Un algodón para los oídos, por favor
Es casi ya una rutina: cada verano, y como un fenómeno ajeno a los vientos cinematográficos que soplen en el país del norte, se estrena un musical. El año pasado fue el bochorno de Nine (2009), que ganó con honores el título a mejor película del año. Pero sorpresas da el cine, y cuando nada hacia suponer que el hombre fuera capaz de pergeñar algo peor, llega Noches de encanto (Burlesque, 2010). El film, abominable, es una burda mezcla de la clásica historia de asensos frente a la adversidad con la ñoñería más lastimosa de Casi Ángeles.
El film del felizmente ignoto Steven Antin narra las peripecias de Ali (interpretada por, ¡ay!, Christina Aguilera), una chica de Iowa que sueña, para variar, con convertirse en una exitosa cantante en las siempre generosas tierras de Los Ángeles. Así da con el Burlesque Lounge, un teatro a cuyo escenario suben a diario un puñado de bailarinas siempre listas para el espectáculo revisteril que regentea la magnificiente Tess (Cher). Ali consigue trabajo como moza, pero está dispuesta a más: sabe bailar y cantar.
Es improcedente para un sitio especializado en el cine y el mundo audiovisual ejecutar un análisis pormenorizado de los dotes artísticos que la industria le atribuye a Christina Aguilera. Ni hablar de un ensayo sobre la musicalidad o no de una voz, acto casi irrespetuoso para los analistas del rubro. Pero sí es válido un enfoque desde la honestidad del desconocimiento. Hecha la aclaración, Aguilera parece algo confundida. Da la sensación que cantar y gritar son sinónimos en su diccionario: siempre a todo volumen, confunde la emoción de un tono acercado, la precisión vocal para dar en el blanco emocional con el griterío histérico ante un ídolo invisible.
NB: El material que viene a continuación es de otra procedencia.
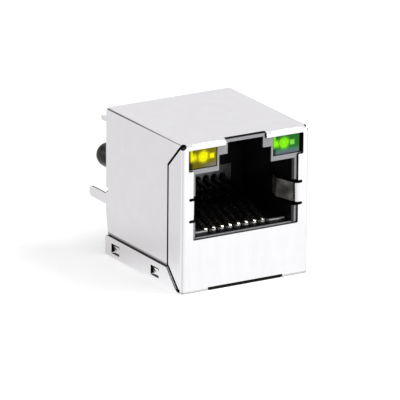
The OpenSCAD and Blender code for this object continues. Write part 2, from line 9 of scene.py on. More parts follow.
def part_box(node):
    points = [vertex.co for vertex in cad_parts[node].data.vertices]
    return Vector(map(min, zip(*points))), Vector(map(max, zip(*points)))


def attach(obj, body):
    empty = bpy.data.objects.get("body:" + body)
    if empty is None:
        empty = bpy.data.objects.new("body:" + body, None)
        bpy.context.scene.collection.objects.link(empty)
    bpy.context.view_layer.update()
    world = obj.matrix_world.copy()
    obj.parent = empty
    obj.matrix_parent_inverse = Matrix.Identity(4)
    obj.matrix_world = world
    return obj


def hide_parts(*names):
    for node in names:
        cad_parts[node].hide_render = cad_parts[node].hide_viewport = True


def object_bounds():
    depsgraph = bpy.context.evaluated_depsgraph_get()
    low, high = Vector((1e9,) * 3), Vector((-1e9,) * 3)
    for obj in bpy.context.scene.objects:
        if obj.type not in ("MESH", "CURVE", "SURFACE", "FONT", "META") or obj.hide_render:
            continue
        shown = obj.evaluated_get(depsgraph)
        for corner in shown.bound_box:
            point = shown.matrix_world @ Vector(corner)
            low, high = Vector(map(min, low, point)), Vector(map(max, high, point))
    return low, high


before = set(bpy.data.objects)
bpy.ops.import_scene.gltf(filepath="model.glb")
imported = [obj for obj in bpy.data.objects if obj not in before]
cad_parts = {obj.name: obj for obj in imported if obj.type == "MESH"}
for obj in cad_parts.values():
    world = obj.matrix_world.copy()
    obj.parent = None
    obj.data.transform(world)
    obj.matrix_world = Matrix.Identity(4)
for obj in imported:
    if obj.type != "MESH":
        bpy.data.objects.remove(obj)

No pasan dos escenas para que la cantante grazne junto al quejido de una vieja fonola, acto que invita a la suposición de que Noches de encanto será un largo artefacto concebido únicamente para el lucimiento de la protagonista. Pero felizmente no es así. Entre su llegada al Burlesque y el anhelado asenso de la bandeja redonda a las tablas pasan poco más de 40 minutos del sonido casi armónico de la no-voz de Aguilera. Porque podría ser peor, con ella cantando frente al espejo o imaginándose alumbrada por un reflector. Pero no, Antin lo evita y mete el único acierto en el metraje todo.
Ya con los odios empachados y suplicando piedad, llega el momento de abocarse a la faceta puramente cinematográfica, intentona tanto o más insalubre que lo anterior. Hay una escena que ilustra a la perfección la desprolijidad y el desdén de Noches de encanto. Suerte de madama musical, el personaje de Cher ilustra a la poco curtida Ali sobre las bienaventuranzas de la revista mientras toma un pincel cargado de brillo para labios. Una fino trazo, el casi imperceptible brillar de la boca, elipsis y.... ¡labios totalmente pintados de rojos!.
Noches de encanto es una barrabasada de lugares comunes y clises mal usados, recorridos sin la sabiduría necesaria para ennoblecer la historia. Película olvidable para los ojos, más no así para los oídos.